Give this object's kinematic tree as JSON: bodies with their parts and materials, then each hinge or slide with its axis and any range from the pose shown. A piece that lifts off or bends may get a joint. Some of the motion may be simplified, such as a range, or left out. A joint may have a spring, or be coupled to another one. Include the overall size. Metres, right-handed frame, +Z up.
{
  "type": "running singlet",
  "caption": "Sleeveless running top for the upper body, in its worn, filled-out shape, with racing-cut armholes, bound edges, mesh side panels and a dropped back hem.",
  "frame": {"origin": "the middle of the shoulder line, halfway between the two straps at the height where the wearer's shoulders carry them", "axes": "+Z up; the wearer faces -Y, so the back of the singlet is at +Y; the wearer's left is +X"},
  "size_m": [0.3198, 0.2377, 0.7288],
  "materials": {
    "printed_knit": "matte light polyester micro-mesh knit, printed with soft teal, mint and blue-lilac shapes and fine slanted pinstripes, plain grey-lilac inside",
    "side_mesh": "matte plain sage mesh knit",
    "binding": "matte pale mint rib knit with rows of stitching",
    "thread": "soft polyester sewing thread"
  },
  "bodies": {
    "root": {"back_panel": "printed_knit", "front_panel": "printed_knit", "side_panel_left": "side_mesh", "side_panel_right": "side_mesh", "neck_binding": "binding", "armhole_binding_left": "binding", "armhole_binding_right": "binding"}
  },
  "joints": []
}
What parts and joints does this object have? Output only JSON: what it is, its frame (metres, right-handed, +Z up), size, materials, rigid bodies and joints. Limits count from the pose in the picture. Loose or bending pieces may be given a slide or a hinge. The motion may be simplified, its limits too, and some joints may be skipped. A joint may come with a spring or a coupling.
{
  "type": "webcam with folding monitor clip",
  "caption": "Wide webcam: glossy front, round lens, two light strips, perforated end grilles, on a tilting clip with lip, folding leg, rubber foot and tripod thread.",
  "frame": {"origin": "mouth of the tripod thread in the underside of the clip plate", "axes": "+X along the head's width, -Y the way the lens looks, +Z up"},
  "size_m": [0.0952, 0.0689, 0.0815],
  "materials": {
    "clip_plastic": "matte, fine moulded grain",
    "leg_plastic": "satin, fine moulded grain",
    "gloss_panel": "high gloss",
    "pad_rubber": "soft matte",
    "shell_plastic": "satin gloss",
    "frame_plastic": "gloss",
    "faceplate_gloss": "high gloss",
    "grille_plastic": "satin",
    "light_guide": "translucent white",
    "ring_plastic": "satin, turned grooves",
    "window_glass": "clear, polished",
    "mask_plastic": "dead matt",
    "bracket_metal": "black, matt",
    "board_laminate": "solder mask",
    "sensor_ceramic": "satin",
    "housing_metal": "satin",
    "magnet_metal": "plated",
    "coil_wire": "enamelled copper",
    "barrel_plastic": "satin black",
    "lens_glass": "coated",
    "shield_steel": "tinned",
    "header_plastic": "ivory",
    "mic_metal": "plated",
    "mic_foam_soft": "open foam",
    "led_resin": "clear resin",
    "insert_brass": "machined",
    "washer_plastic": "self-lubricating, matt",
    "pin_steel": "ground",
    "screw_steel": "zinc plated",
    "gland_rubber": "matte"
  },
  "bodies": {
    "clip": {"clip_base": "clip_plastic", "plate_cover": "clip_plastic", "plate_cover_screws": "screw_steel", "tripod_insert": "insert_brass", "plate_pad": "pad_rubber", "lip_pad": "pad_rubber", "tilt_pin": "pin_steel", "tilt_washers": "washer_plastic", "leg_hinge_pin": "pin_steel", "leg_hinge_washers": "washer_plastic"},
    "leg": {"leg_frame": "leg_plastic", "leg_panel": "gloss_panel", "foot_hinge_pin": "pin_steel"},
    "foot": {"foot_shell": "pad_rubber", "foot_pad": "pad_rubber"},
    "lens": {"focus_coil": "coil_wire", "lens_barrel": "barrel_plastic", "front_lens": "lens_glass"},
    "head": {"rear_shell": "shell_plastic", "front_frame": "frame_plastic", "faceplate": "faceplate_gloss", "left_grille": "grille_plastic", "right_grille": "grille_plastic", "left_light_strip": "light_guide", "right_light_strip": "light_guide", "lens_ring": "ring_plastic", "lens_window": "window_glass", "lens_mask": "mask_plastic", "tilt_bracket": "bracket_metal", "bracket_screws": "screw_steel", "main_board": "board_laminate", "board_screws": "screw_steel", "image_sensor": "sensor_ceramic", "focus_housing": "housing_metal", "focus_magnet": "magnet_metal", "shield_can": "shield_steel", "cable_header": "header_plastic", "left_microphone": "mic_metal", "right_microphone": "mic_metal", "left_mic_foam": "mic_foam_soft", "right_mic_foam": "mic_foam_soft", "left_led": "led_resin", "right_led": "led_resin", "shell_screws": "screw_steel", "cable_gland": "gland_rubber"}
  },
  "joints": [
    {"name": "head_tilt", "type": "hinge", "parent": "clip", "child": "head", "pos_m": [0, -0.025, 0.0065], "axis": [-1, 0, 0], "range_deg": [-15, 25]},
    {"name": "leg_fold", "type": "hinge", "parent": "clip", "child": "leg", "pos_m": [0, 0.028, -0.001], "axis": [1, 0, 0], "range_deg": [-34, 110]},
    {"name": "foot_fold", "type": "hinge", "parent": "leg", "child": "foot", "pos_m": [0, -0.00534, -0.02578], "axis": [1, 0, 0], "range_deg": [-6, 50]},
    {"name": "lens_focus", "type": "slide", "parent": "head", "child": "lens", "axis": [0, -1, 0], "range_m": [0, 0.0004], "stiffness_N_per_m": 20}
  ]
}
━━━
Output all preceding records character for character.

- Output below -
Give this object's kinematic tree as JSON: bodies with their parts and materials, then each hinge or slide with its axis and any range from the pose shown. A piece that lifts off or bends may get a joint. Some of the motion may be simplified, such as a range, or left out. A joint may have a spring, or be coupled to another one. Include the overall size. Metres, right-handed frame, +Z up.
{
  "type": "running singlet",
  "caption": "Sleeveless running top for the upper body, in its worn, filled-out shape, with racing-cut armholes, bound edges, mesh side panels and a dropped back hem.",
  "frame": {"origin": "the middle of the shoulder line, halfway between the two straps at the height where the wearer's shoulders carry them", "axes": "+Z up; the wearer faces -Y, so the back of the singlet is at +Y; the wearer's left is +X"},
  "size_m": [0.3198, 0.2377, 0.7288],
  "materials": {
    "printed_knit": "matte light polyester micro-mesh knit, printed with soft teal, mint and blue-lilac shapes and fine slanted pinstripes, plain grey-lilac inside",
    "side_mesh": "matte plain sage mesh knit",
    "binding": "matte pale mint rib knit with rows of stitching",
    "thread": "soft polyester sewing thread"
  },
  "bodies": {
    "root": {"back_panel": "printed_knit", "front_panel": "printed_knit", "side_panel_left": "side_mesh", "side_panel_right": "side_mesh", "neck_binding": "binding", "armhole_binding_left": "binding", "armhole_binding_right": "binding"}
  },
  "joints": []
}
What parts and joints does this object have? Output only JSON: what it is, its frame (metres, right-handed, +Z up), size, materials, rigid bodies and joints. Limits count from the pose in the picture. Loose or bending pieces may be given a slide or a hinge. The motion may be simplified, its limits too, and some joints may be skipped. A joint may come with a spring or a coupling.
{
  "type": "webcam with folding monitor clip",
  "caption": "Wide webcam: glossy front, round lens, two light strips, perforated end grilles, on a tilting clip with lip, folding leg, rubber foot and tripod thread.",
  "frame": {"origin": "mouth of the tripod thread in the underside of the clip plate", "axes": "+X along the head's width, -Y the way the lens looks, +Z up"},
  "size_m": [0.0952, 0.0689, 0.0815],
  "materials": {
    "clip_plastic": "matte, fine moulded grain",
    "leg_plastic": "satin, fine moulded grain",
    "gloss_panel": "high gloss",
    "pad_rubber": "soft matte",
    "shell_plastic": "satin gloss",
    "frame_plastic": "gloss",
    "faceplate_gloss": "high gloss",
    "grille_plastic": "satin",
    "light_guide": "translucent white",
    "ring_plastic": "satin, turned grooves",
    "window_glass": "clear, polished",
    "mask_plastic": "dead matt",
    "bracket_metal": "black, matt",
    "board_laminate": "solder mask",
    "sensor_ceramic": "satin",
    "housing_metal": "satin",
    "magnet_metal": "plated",
    "coil_wire": "enamelled copper",
    "barrel_plastic": "satin black",
    "lens_glass": "coated",
    "shield_steel": "tinned",
    "header_plastic": "ivory",
    "mic_metal": "plated",
    "mic_foam_soft": "open foam",
    "led_resin": "clear resin",
    "insert_brass": "machined",
    "washer_plastic": "self-lubricating, matt",
    "pin_steel": "ground",
    "screw_steel": "zinc plated",
    "gland_rubber": "matte"
  },
  "bodies": {
    "clip": {"clip_base": "clip_plastic", "plate_cover": "clip_plastic", "plate_cover_screws": "screw_steel", "tripod_insert": "insert_brass", "plate_pad": "pad_rubber", "lip_pad": "pad_rubber", "tilt_pin": "pin_steel", "tilt_washers": "washer_plastic", "leg_hinge_pin": "pin_steel", "leg_hinge_washers": "washer_plastic"},
    "leg": {"leg_frame": "leg_plastic", "leg_panel": "gloss_panel", "foot_hinge_pin": "pin_steel"},
    "foot": {"foot_shell": "pad_rubber", "foot_pad": "pad_rubber"},
    "lens": {"focus_coil": "coil_wire", "lens_barrel": "barrel_plastic", "front_lens": "lens_glass"},
    "head": {"rear_shell": "shell_plastic", "front_frame": "frame_plastic", "faceplate": "faceplate_gloss", "left_grille": "grille_plastic", "right_grille": "grille_plastic", "left_light_strip": "light_guide", "right_light_strip": "light_guide", "lens_ring": "ring_plastic", "lens_window": "window_glass", "lens_mask": "mask_plastic", "tilt_bracket": "bracket_metal", "bracket_screws": "screw_steel", "main_board": "board_laminate", "board_screws": "screw_steel", "image_sensor": "sensor_ceramic", "focus_housing": "housing_metal", "focus_magnet": "magnet_metal", "shield_can": "shield_steel", "cable_header": "header_plastic", "left_microphone": "mic_metal", "right_microphone": "mic_metal", "left_mic_foam": "mic_foam_soft", "right_mic_foam": "mic_foam_soft", "left_led": "led_resin", "right_led": "led_resin", "shell_screws": "screw_steel", "cable_gland": "gland_rubber"}
  },
  "joints": [
    {"name": "head_tilt", "type": "hinge", "parent": "clip", "child": "head", "pos_m": [0, -0.025, 0.0065], "axis": [-1, 0, 0], "range_deg": [-15, 25]},
    {"name": "leg_fold", "type": "hinge", "parent": "clip", "child": "leg", "pos_m": [0, 0.028, -0.001], "axis": [1, 0, 0], "range_deg": [-34, 110]},
    {"name": "foot_fold", "type": "hinge", "parent": "leg", "child": "foot", "pos_m": [0, -0.00534, -0.02578], "axis": [1, 0, 0], "range_deg": [-6, 50]},
    {"name": "lens_focus", "type": "slide", "parent": "head", "child": "lens", "axis": [0, -1, 0], "range_m": [0, 0.0004], "stiffness_N_per_m": 20}
  ]
}